→ Task directions
Copy out all of the data below with no alterations.

→ Source excerpt

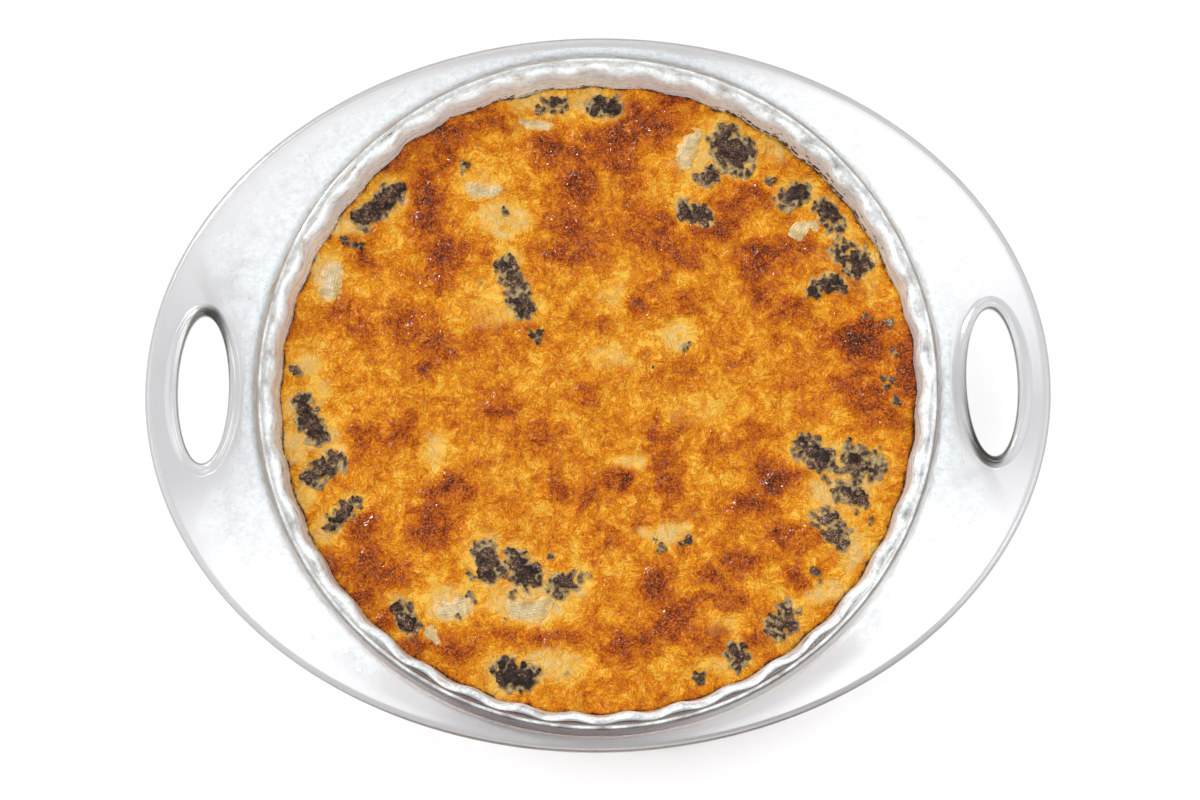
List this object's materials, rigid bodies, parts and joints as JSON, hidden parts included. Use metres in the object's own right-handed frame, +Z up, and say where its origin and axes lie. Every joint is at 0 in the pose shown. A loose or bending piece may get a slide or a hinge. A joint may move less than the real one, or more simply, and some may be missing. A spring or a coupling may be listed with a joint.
{
  "type": "cheeseburger pie in glass dish",
  "caption": "Crustless baked cheese and custard pie with browned beef and onion, in a clear glass pie dish with a fluted bowl and a wide oval flange with hand slots.",
  "frame": {"origin": "on the underside of the dish, under the middle of the bowl", "axes": "+Z up; X runs through the two hand slots, along the long axis of the oval flange; +Y across it"},
  "size_m": [0.345, 0.2754, 0.047],
  "materials": {
    "clear_glass": "clear pressed glass, slightly hazed with cooking grease",
    "baked_cheese": "baked cheese and custard, orange with glossy red-brown blisters",
    "browned_beef": "dark browned beef crumbs",
    "soft_onion": "softened translucent onion"
  },
  "bodies": {
    "root": {"glass_dish": "clear_glass", "baked_filling": "baked_cheese", "beef_01": "browned_beef", "beef_02": "browned_beef", "beef_03": "browned_beef", "beef_04": "browned_beef", "beef_05": "browned_beef", "beef_06": "browned_beef", "beef_07": "browned_beef", "beef_08": "browned_beef", "beef_09": "browned_beef", "beef_10": "browned_beef", "beef_11": "browned_beef", "beef_12": "browned_beef", "beef_13": "browned_beef", "beef_14": "browned_beef", "beef_15": "browned_beef", "beef_16": "browned_beef", "beef_17": "browned_beef", "beef_18": "browned_beef", "beef_19": "browned_beef", "beef_20": "browned_beef", "beef_21": "browned_beef", "beef_22": "browned_beef", "beef_23": "browned_beef", "beef_24": "browned_beef", "beef_25": "browned_beef", "onion_01": "soft_onion", "onion_02": "soft_onion", "onion_03": "soft_onion", "onion_04": "soft_onion", "onion_05": "soft_onion", "onion_06": "soft_onion", "onion_07": "soft_onion", "onion_08": "soft_onion"}
  },
  "joints": []
}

→ Expected answer
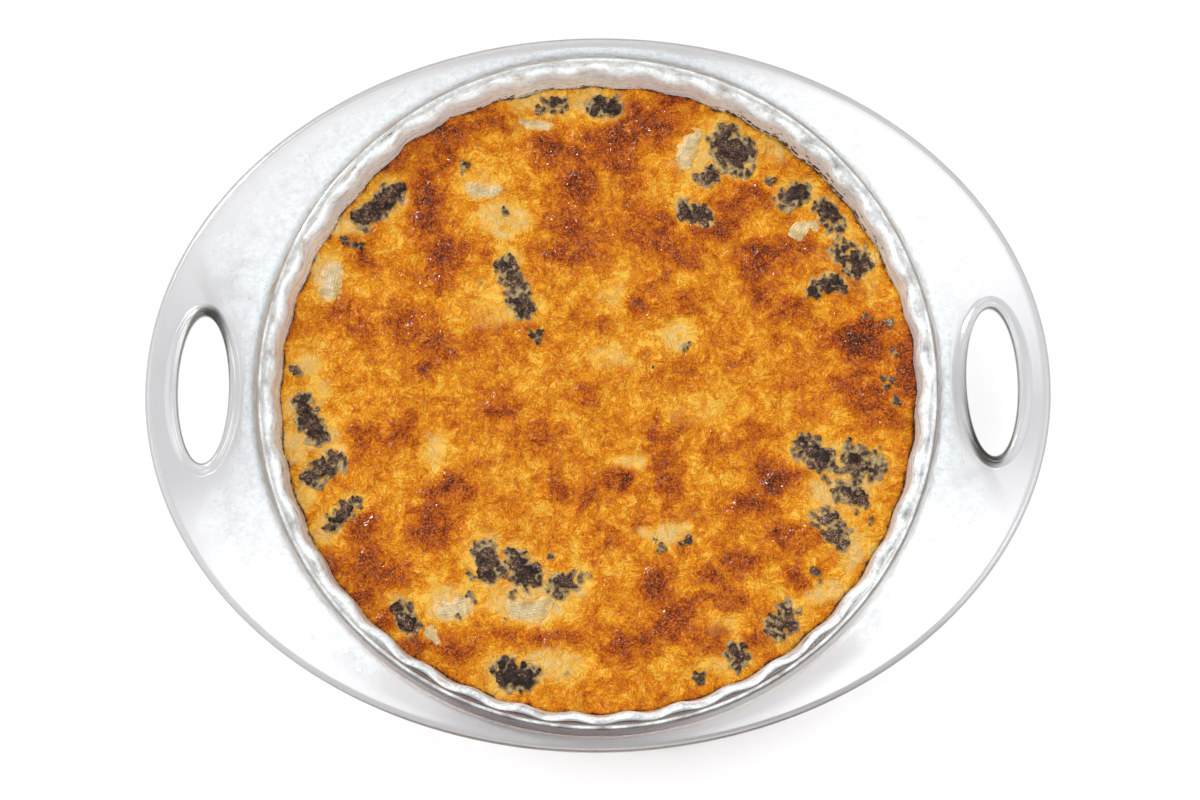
List this object's materials, rigid bodies, parts and joints as JSON, hidden parts included. Use metres in the object's own right-handed frame, +Z up, and say where its origin and axes lie. Every joint is at 0 in the pose shown. A loose or bending piece may get a slide or a hinge. A joint may move less than the real one, or more simply, and some may be missing. A spring or a coupling may be listed with a joint.
{
  "type": "cheeseburger pie in glass dish",
  "caption": "Crustless baked cheese and custard pie with browned beef and onion, in a clear glass pie dish with a fluted bowl and a wide oval flange with hand slots.",
  "frame": {"origin": "on the underside of the dish, under the middle of the bowl", "axes": "+Z up; X runs through the two hand slots, along the long axis of the oval flange; +Y across it"},
  "size_m": [0.345, 0.2754, 0.047],
  "materials": {
    "clear_glass": "clear pressed glass, slightly hazed with cooking grease",
    "baked_cheese": "baked cheese and custard, orange with glossy red-brown blisters",
    "browned_beef": "dark browned beef crumbs",
    "soft_onion": "softened translucent onion"
  },
  "bodies": {
    "root": {"glass_dish": "clear_glass", "baked_filling": "baked_cheese", "beef_01": "browned_beef", "beef_02": "browned_beef", "beef_03": "browned_beef", "beef_04": "browned_beef", "beef_05": "browned_beef", "beef_06": "browned_beef", "beef_07": "browned_beef", "beef_08": "browned_beef", "beef_09": "browned_beef", "beef_10": "browned_beef", "beef_11": "browned_beef", "beef_12": "browned_beef", "beef_13": "browned_beef", "beef_14": "browned_beef", "beef_15": "browned_beef", "beef_16": "browned_beef", "beef_17": "browned_beef", "beef_18": "browned_beef", "beef_19": "browned_beef", "beef_20": "browned_beef", "beef_21": "browned_beef", "beef_22": "browned_beef", "beef_23": "browned_beef", "beef_24": "browned_beef", "beef_25": "browned_beef", "onion_01": "soft_onion", "onion_02": "soft_onion", "onion_03": "soft_onion", "onion_04": "soft_onion", "onion_05": "soft_onion", "onion_06": "soft_onion", "onion_07": "soft_onion", "onion_08": "soft_onion"}
  },
  "joints": []
}